/---

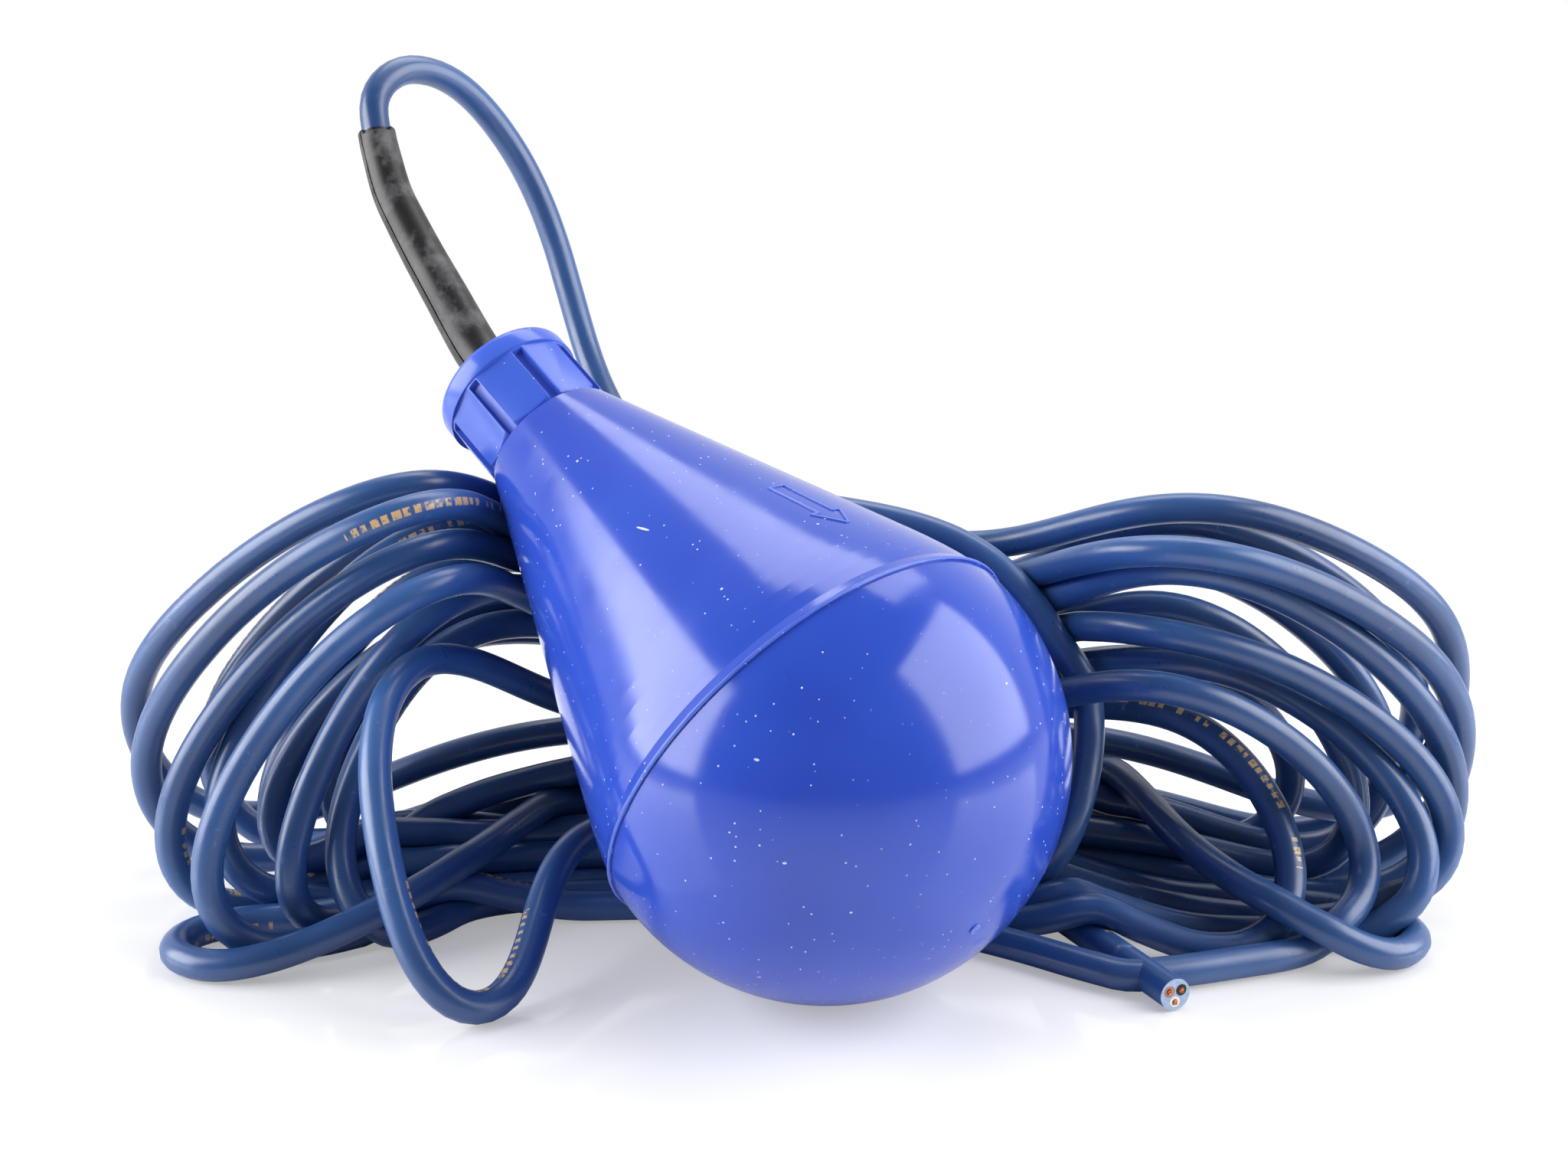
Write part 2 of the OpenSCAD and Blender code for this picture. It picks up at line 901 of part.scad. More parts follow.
casing_cone();
casing_bowl();
gland_nut();
gland_washer();
gland_seal();
bend_sleeve();
switch_carrier();
carrier_lid();
ball_track();
roller_ball();
switch_body();
switch_lever();
lever_pin();
switch_plunger();
switch_blades();
switch_screws();
cable_clamp();
clamp_screws();
cable_stub();
inner_core_a();
inner_core_b();
inner_core_c();
cable_lead();
cable_hank();
cable_loop();
cable_tail();
cable_end();
end_core_a();
end_core_b();
end_core_c();
end_wire_a();
end_wire_b();
end_wire_c();
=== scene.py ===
"""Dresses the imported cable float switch: its finishes, its lead in a hank, and a pale studio."""
import logging
import math
from collections.abc import Callable
from dataclasses import dataclass
from enum import Enum

import bmesh
import bpy
import numpy as np
from mathutils import Matrix, Vector


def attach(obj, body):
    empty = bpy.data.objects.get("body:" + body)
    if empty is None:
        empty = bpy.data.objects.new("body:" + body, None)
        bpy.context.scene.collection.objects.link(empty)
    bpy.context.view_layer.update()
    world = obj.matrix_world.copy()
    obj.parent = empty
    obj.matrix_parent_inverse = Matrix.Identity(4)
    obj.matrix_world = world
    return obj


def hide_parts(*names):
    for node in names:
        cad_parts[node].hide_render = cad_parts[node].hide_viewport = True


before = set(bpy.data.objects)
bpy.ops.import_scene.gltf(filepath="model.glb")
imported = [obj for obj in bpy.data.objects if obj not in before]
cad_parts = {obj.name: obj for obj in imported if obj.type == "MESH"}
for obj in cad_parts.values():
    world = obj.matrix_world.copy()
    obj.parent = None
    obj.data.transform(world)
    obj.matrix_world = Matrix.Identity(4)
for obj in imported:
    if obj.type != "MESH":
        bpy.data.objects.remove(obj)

LOG = logging.getLogger("float_switch")
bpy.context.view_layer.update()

FLOAT_BODY = "float"

Point = tuple[float, float, float]
Colour = tuple[float, float, float]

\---

Above are some lines. Repeat exactly, and only, those from the line that has "gland_seal();" through the line that has "bpy.data.objects.remove(obj)".

WORKED ANSWER —
gland_seal();
bend_sleeve();
switch_carrier();
carrier_lid();
ball_track();
roller_ball();
switch_body();
switch_lever();
lever_pin();
switch_plunger();
switch_blades();
switch_screws();
cable_clamp();
clamp_screws();
cable_stub();
inner_core_a();
inner_core_b();
inner_core_c();
cable_lead();
cable_hank();
cable_loop();
cable_tail();
cable_end();
end_core_a();
end_core_b();
end_core_c();
end_wire_a();
end_wire_b();
end_wire_c();
=== scene.py ===
"""Dresses the imported cable float switch: its finishes, its lead in a hank, and a pale studio."""
import logging
import math
from collections.abc import Callable
from dataclasses import dataclass
from enum import Enum

import bmesh
import bpy
import numpy as np
from mathutils import Matrix, Vector


def attach(obj, body):
    empty = bpy.data.objects.get("body:" + body)
    if empty is None:
        empty = bpy.data.objects.new("body:" + body, None)
        bpy.context.scene.collection.objects.link(empty)
    bpy.context.view_layer.update()
    world = obj.matrix_world.copy()
    obj.parent = empty
    obj.matrix_parent_inverse = Matrix.Identity(4)
    obj.matrix_world = world
    return obj


def hide_parts(*names):
    for node in names:
        cad_parts[node].hide_render = cad_parts[node].hide_viewport = True


before = set(bpy.data.objects)
bpy.ops.import_scene.gltf(filepath="model.glb")
imported = [obj for obj in bpy.data.objects if obj not in before]
cad_parts = {obj.name: obj for obj in imported if obj.type == "MESH"}
for obj in cad_parts.values():
    world = obj.matrix_world.copy()
    obj.parent = None
    obj.data.transform(world)
    obj.matrix_world = Matrix.Identity(4)
for obj in imported:
    if obj.type != "MESH":
        bpy.data.objects.remove(obj)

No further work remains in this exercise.